Goldeneye Co. sells all of its bonds which will look like this:
– Bonds sold = 1,000
– Price per bond = $100,000
– Money raised for Goldeneye Co. = 1,000 bonds X $100,000 per bond = $100,000,000
Alright! So Goldeneye Co. raised their $100,000,000 so it can start building its satellite laser.
Side 2 – The Investor
Now, let’s assume we as the investor purchased one bond for $100,000. Remember our bond’s name is James. James has 999 other siblings, but we got James, he’s the coolest.
So James is just one bond that we purchased as an investment. James has some very cool characteristics. Not only can he play the cello and make his own cheese, he pays something called interest. While his cheese is superb and his cello playing is satisfactory, we really purchased James because of his interest payments.
Bonds have three parts:
In James’ case, we’re going to give him the following characteristics:
- Interest = 5% per year
- Term = 10 years
- Principal = $100,000
What these three characteristics of James mean is that he will be paying us 5% per year, for 10 years. We paid $100,000 for James. At the end of the 10 years of James paying us 5%, we get our principal of $100,000 back.
It looks like this:
Start: Purchase bond for $100,000
Year 1: $100,000 X 5% = $5,000 interest
Year 2: $100,000 X 5% = $5,000 interest
Year 3: $100,000 X 5% = $5,000 interest
Year 4: $100,000 X 5% = $5,000 interest
Year 5: $100,000 X 5% = $5,000 interest
Year 6: $100,000 X 5% = $5,000 interest
Year 7: $100,000 X 5% = $5,000 interest
Year 8: $100,000 X 5% = $5,000 interest
Year 9: $100,000 X 5% = $5,000 interest
Year 10: $100,000 X 5% = $5,000 interest + Return of Principal = $100,000 = $105,000
So over a ten year period we made $5,000 per year ($50,000 total over ten years) and then we were returned our principal of $100,000.
Types of Bonds
Our above example involving the Goldeneye Co. would fall under the category of corporate bond. Goldeneye Co. is a company which needed to raise capital in order to build the giant satellite laser. As we saw in our example we are able to invest in the bond which allowed Goldeneye Co. to receive the funds.
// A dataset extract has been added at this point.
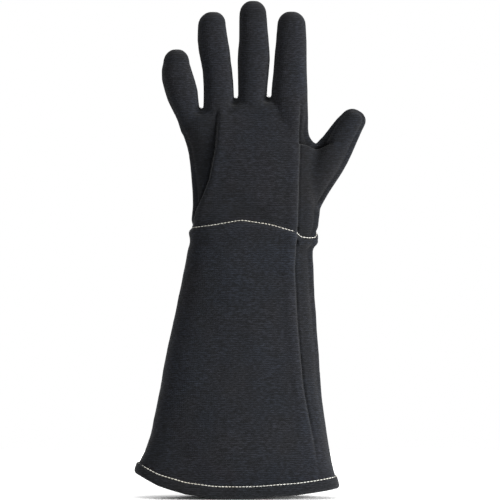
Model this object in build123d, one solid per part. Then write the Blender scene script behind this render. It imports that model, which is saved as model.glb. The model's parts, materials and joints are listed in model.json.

Lets say we are a government instead of a company. For example, maybe the United Kingdom needs to rebuild MI6 headquarters due to a rogue ex “double 0” demolishing it before 007 could save the day.
In this case, the United Kingdom may need to issue bonds in order to pay for the rebuilding of MI6 headquarters. Just like above, if MI6 headquarters cost $100 million to rebuild, we can purchase the bonds and they will receive the money to rebuild headquarters.
This particular type of bond is referred to as a government bond.
If Ms. Moneypenny was captured by a rogue agent and 007 caught up with that rogue agent on the Verrazano bridge. We know 007 isn’t one to think about the damage done to municipal structures, so if one or two grenades had to be used to save Ms. Moneypenny, it has to be done. Maybe the unfortunate byproduct of those grenades is the equivalent of $100 million in damage that needs to be repaired. If this falls under the municipality of New York City the city may issue bonds in order to repair the damage done by 007 just like in the above example.
The only main difference between these three bonds, is that the municipal bond pays tax free interest! Which is a nice little tool to have for some of us.
So there you have it. Who knew bonds could be so fun, right?
Who out there invests in bonds? Who likes bonds? Who hates them?